On peut néanmoins observer de vraies démarches humaines, à savoir, tenter de rester qui l’on est, en dépit des circonstances, ou au contraire réaliser nos erreurs, et apprendre de celles-ci. Ce qui est particulièrement juste, pour moi, c’est les réflexions incessantes et les nombreux détours et revirements qui remodèlent incessamment les personnages. Pour eux, comme pour nous, la recherche de son identité propre est un chemin tortueux, et l’espoir de finalement trouver sa place représente un but en soi. Ceci est d’autant plus ardu que les personnages évoluent du fait de leur réactions aux évènements extérieurs, qui sont très difficiles à vivre. Beaucoup d’entre eux développent des problèmes mentaux, des symptômes d’anxiété, de stress post-traumatique, des pensées suicidaires, qui ne sont pas glorifiés ni dramatisés par la narration, mais traités, à juste titre, comme le seraient des maladies physiques. Cet angle met en lumière les maladies mentales, non pas comme une fatalité, ni un handicap rédhibitoire, mais comme le résultat des circonstances et des dispositions de chacun face à celles-ci.

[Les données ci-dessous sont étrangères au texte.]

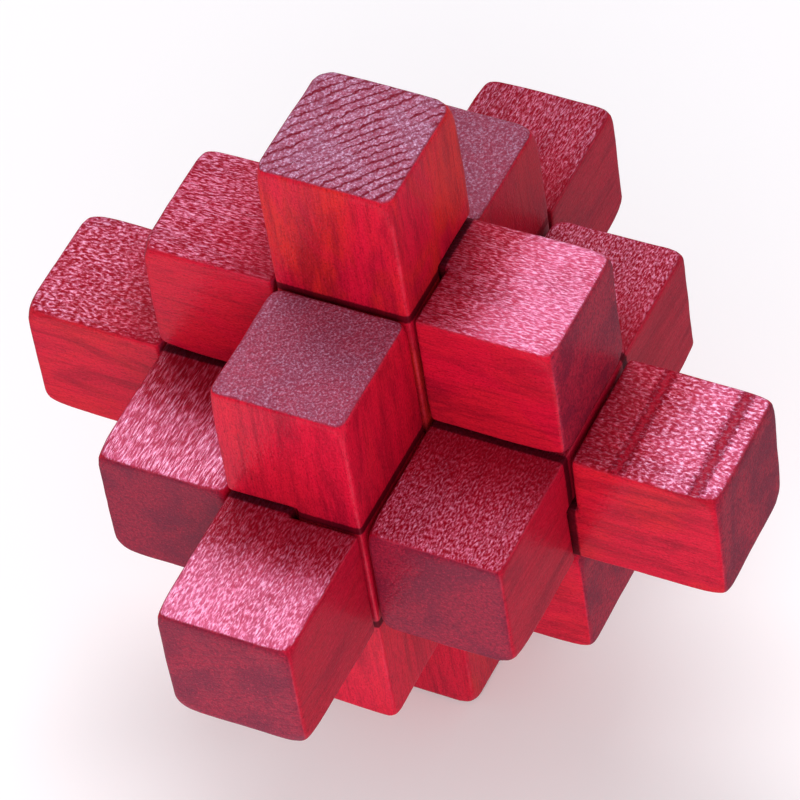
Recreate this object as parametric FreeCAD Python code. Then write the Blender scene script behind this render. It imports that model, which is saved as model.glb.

Il est donc possible de s’identifier aux personnages à travers leur mal être, et de compatir réellement. Comme dans la plupart des films ou séries, me direz-vous. Sauf qu’ici, le spectateur n’est pas pris pour un idiot par les scénaristes qui font guérir le personnage comme par magie, après s’être vu conseillé de « s’en remettre ». D’ailleurs, les blessures, autant physiques que mentales ne disparaissent pas miraculeusement : on observe une continuité dans les arcs. Notamment à l’évocation du deuil, qui n’est pas ignoré dès l’épisode suivant la mort du personnage, ce qui ne survient pas souvent dans l’univers de la TV (toujours par facilité scénaristique).

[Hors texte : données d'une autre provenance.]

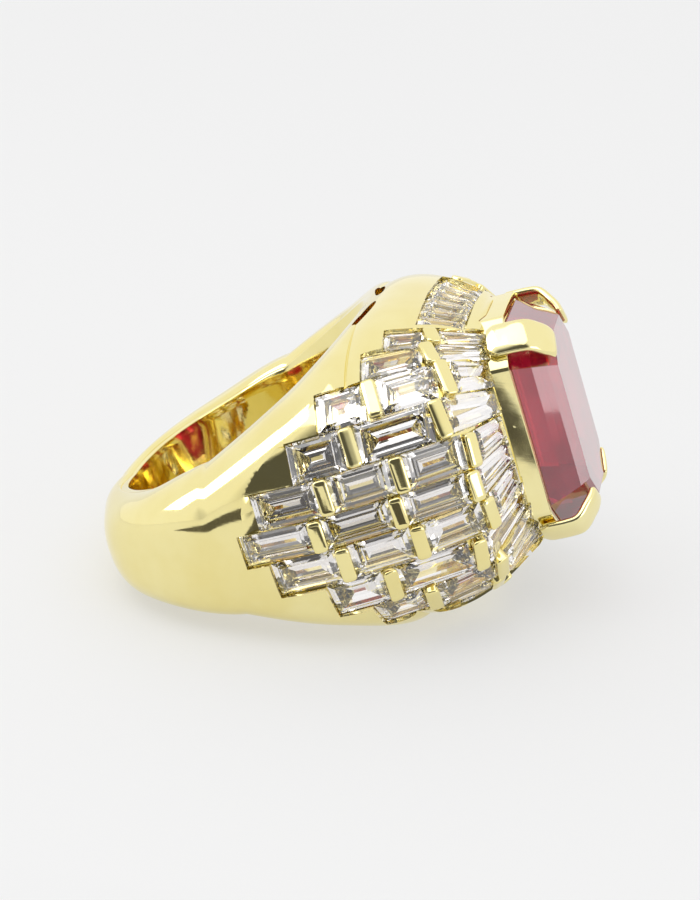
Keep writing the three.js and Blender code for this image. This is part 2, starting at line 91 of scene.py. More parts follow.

En rapport avec l’identité est le thème de la morale, qui peut être résumé en une question relativement banale mais signifiante : est-ce que je suis une bonne personne ? Tous se le demandent, sans qu’aucun n’ait de réponse invariable : ils sont sans cesse mis au défi par leur environnement. Ainsi, la série se focalise sur le dilemme de la survie : à quel cout ? Faut-il privilégier sa survie (ou celle de son peuple), au risque de renier nos principes ? Est-ce que la survie de l’espèce est plus importante que la survie des valeurs humaines ? Pour n’importe quels animaux, la réponse serait affirmative. Mais pour les hommes, cette question restera toujours en suspens. Tous ces personnages sont perdus, dans leurs croyances et dans leur environnement, et tentent simplement de faire ce qui est « juste ». On peut considérer ce genre de réflexions, redondantes et quelconques, mais à mon sens, elles permettent un retour sur soi, une remise en cause de certains principes, voire même une réflexion sur l’avenir de l’Homme.

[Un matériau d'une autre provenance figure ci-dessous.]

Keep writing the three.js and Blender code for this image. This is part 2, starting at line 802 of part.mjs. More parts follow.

Tous les défauts humains sont représentés : chaque situation est empoisonnée par la jalousie, l’ambition ou la peur. Pour moi, c’est comme si c’était une forme d’expérience pour prouver la véracité de la loi de Murphy : en ce qui concerne les êtres humains, « tout ce qui est susceptible de mal tourner tournera nécessairement mal ». Au final, il n’y a presque jamais de « happy ending », ce qui ajoute au réalisme, mais qui peut occasionnellement tourner à un dramatisme relativement cliché.

Malgré une réalisation académique, une bande originale qui se fond dans le décor, des effets spéciaux qui laissent à désirer, et une intrigue qui occasionnellement perd en qualité (décisions arbitraires de tuer certains personnages, ou d’en amener de nouveaux sans grand fond), The 100 est une belle mosaïque de personnages attachants et inspirants. Il vous suffit juste de survivre à l’épisode pilote (plutôt naïf, et composé d’expositions à répétition), puisque comme beaucoup de pilotes, il est peu représentatif du reste de la série.